Hamner’s cover image depicts, as he calls it, “a true, textbook country ass-whuppin’.” “So the guy in the foreground, who is about as red a redneck as I could muster, is rearing his fist back between punches, blood and teeth all over his knuckles,” Hamner said, describing the image. “The poor soul he’s beating to a pulp is suitably flummoxed and humiliated, both of which are required by Alabama law to be truly country ass-whupped in the traditional manner. And of course, I stuck a tractor and a hot sun behind them, ’cause what’s more country than a tractor and a hot sun? My early caricature and single-image-gag experience certainly really did come in handy, I tell you.”
Another contributor, Georgia native and “Who is Jake Ellis?” creator Nathan Edmondson, took a look at change and the fickle southern weather patterns. “‘Coming Up a Cloud’ incorporates weather and old-southern attitudes; it’s about two old men and their reflection upon the how things change — or don’t — in the South, in particular, the weather,” said Edmondson. “Here in Georgia, and across the Southeast, we grew up accustomed to summer afternoon thunderstorms so regular you could about set your watch by them. Those weather patterns change, and then they come back. Freezing winters come and go. So maybe things do change in the South, or maybe not. But we’re set in our ways, and try to stir things up too much, and yer liable to get yer ass whupped.”
Adding his two cents to the tales of southern whuppin’ is actor Sean Patrick Flanery. His story, drawn by Rebekah Isaacs, is personal one. “It’s about my first physical altercation and how the presence of a beautiful girl will greatly cloud your decision making,” said Flanery.
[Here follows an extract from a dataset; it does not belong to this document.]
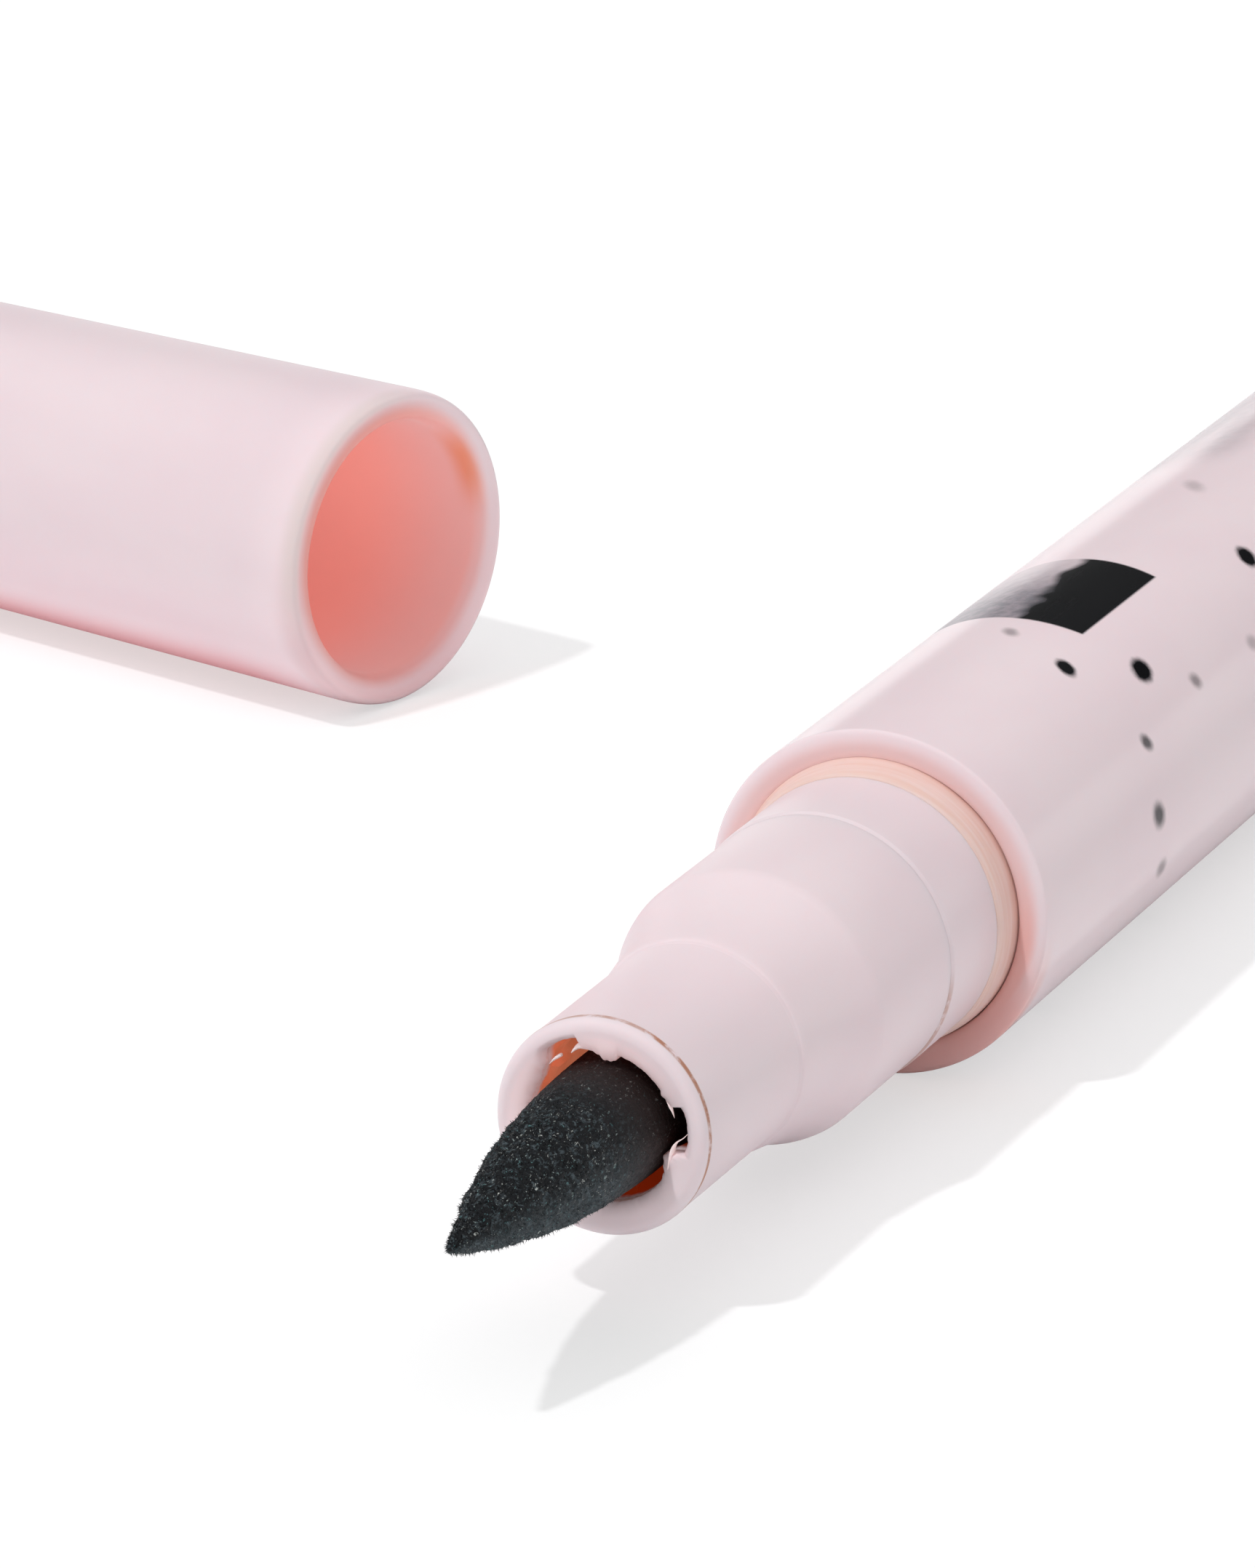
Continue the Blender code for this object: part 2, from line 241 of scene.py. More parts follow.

While he said that his skill and experience working in film didn’t really inform his creative process, he does hope that folks get a kick out of his contribution. “I’m not sure it helped at all in telling a story that actually happened,” he said, “but I hope it did, to the extent that people enjoy the story.”
Flanery wasn’t alone in recalling an autobiographical experience for the anthology — “X-Men: Schism” writer Jason Aaron’s “How Not To Get Your Ass Kicked While In Alabama” draws inspiration from his life experiences, as Aaron put it, “for the most part, avoid[ing] getting my ass kicked.”
“I know a lot of people in both Alabama and Missouri who were in the path of the big tornadoes, but thankfully they all came through it okay,” said Aaron. “We were lucky. But it was scary, even after the storms had passed. Where my parents live, the entire county was without power for almost a week. Some of the stories you hear, it sounds like something from ‘The Walking Dead,’ only, you know, without the zombies, thankfully.”
For Gardner, the experience of putting together the benefit book was made even greater when reading creator contributions like Flanery’s and Edmondson’s combined with the fact that the book helps the South right when it needs it the most. “Reading the stories for the first time [is my favorite part]. No one really knows what the other guys are writing, so they are all very unique,” he said. “Each one really conveys what a country ass-whuppin’ means to the individual writer, and not what they think it should mean from reading other comics. I find that to be really cool. Jason Aaron actually turned in the very first one, and I knew this thing was going to be a winner right then and there. The people that buy this book are in for a real treat, and I can’t stress enough how awesome it is that everyone is donating their time to help out these tornado victims. So many families in Alabama literally lost everything, and every comic sold is putting money back out there to help them.”